The most distinguishing feature of K-B-K, apart from the lack of B, is its sprinter-friendly format, and a sprint has erupted at the end of this race more often than it has in some of the other cobbled classics. But this is classics season, sort of, when crosswinds come rolling in off the North Sea and put paid to anyone’s plans for an armchair ride to the finish. I say sort of because it’s actually worse than classics season. If you think that distinction is reserved for April, I can tell you that in April there are at least a few leaves on the trees in Flanders to slow down the crosswinds.


In February? Not so much. The weather calls for rain in the early morning and mid-day, along with winds in the 15mph range (375kph). So looking up the names of all the bunch sprinters might not do that much for your prognosticating skills.

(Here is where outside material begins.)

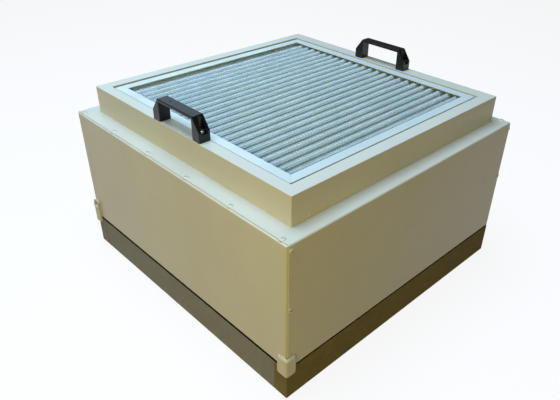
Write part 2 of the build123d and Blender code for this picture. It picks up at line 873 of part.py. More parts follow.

Did you know! Since 2000, exactly four editions of K-B-K have ended in a full-on bunch gallop. Two of those went to Mark Cavendish, another to Tom Boonen, and one more to Chris Sutton. Mind you, that was sprinty 2007 Tom Boonen. Four other editions since 2000 have ended in small groups sprinting it out, and two of those were won by not-so-sprinty 2009 and 2014 Tom Boonen. The point is, if you want to win the race, you need to either be a really lucky sprinter who’s at least as fast as Mark Cavendish, or be prepared to battle it out in the style of a true cobbled classic slugfest. Or be Tom Boonen. Those three wins are the all-time record for the race, which is interesting since he’s won almost every classic except the one that happens the day before K-B-K.

Boonen wins Kuurne-Brussels-Kuurne
Tim de Waele

Despite the wave of mondialisation happening among the cobbled classics, which has caused a number of them to be elevated to World Tour status, K-B-K is not World Tour. It’s also not owned by one of the groups working under the Flanders Classics umbrella. Those two sentences may or may not be related. It’s also not clear how long either of them will remain true. Actually Flanders Classics only includes the Omloop, Dwars, Gent-Wevelgem, de Ronde, the Scheldeprijs and Brabantse Pijl in its sphere of influence. K-B-K is run by the Koninklijk Sportingclub Kuurne. I do not know if Flanders Classics wants anything to do with the KSK.

But I do know that lots of races are getting snapped up by the World Tour calendar, and if the Omloop is too (it is) then it’s a little odd for K-B-K to remain excluded. The two go together like ham and cheese inside a croissant. Sure, I guess the croissant doesn’t have to contain the ham and cheese. It could just have the ham, for example, while the independently owned and operated cheese is served and eaten simultaneously. I don’t know.

Ham and cheese croissant.

Did you know! Speaking of mondialisation, you probably think a foreign guy is going to win this year. Sure, that’s hardly assured, given the presence of the winningest-ever-guy (Boonen) and the most recent winner (Stuyven) — both very much Belgians — and a host of Belgian teams and riders who should be taken very seriously. You might also take note of the fact that 53 of the 69 editions of K-B-K have been won by Belgians. But since the turn of the millennium foreigners have won seven times — half of the starts — and this year’s crop of foreign hopefuls includes World Champion Peter Sagan, 2015 Flanders winner Alexander Kristoff, and that Cavendish guy again, vying to tie Boonen’s record for most Donkey trophies.

Donkey trophies? Yes!

Did you know! The official symbol of Kuurne is a donkey. There is an origin story on Wikipedia, which I hope is actually true. It claims that the nickname was given to Kuurners by those mean people from Kortrijk who didn’t like being woken up a bit early on market day by the sounds of Kuurners trundling into town with their donkey-drawn carts. “Here come those asses from Kuurne again,” was what “they” would say, and the name stuck, with the Kuurners themselves adopting it and ruining what the Kortrijkers probably thought was a pretty sick burn. But! If that isn’t enough, there is actually a second donkey-themed origin story. And it goes, a priest went to officiate a service on Ash Wednesday, where one of your jobs is to rub ashes on everyone’s forehead, but he forgot the latin line for “ashes to ashes, dust to dust.” For the record, the line in Latin is “Memento, homo, quia pulvis es, et in pulverem reverteris.” Also, for the record, Belgium in general has a lot of very strong, delicious beer, and one of those (Kwaremont) is something of a symbol of the race. Maybe the intricacies of both Latin and beer became momentarily incompatible. Whatever the cause, the priest instead was said to have uttered “You were born an ass, and you will die an ass.” The recipient allegedly said “I’ll remember that!” Now, in front of the city hall is Ambroos the Donkey. You can see lots of photos of her here. The winner of K-B-K gets a stuffed Ambroos along with a giant beer and a few kisses on the cheek.

Stuffed Ambroos
Tim de Waele

Happy K-B-K Sunday everyone! Pray for crosswinds!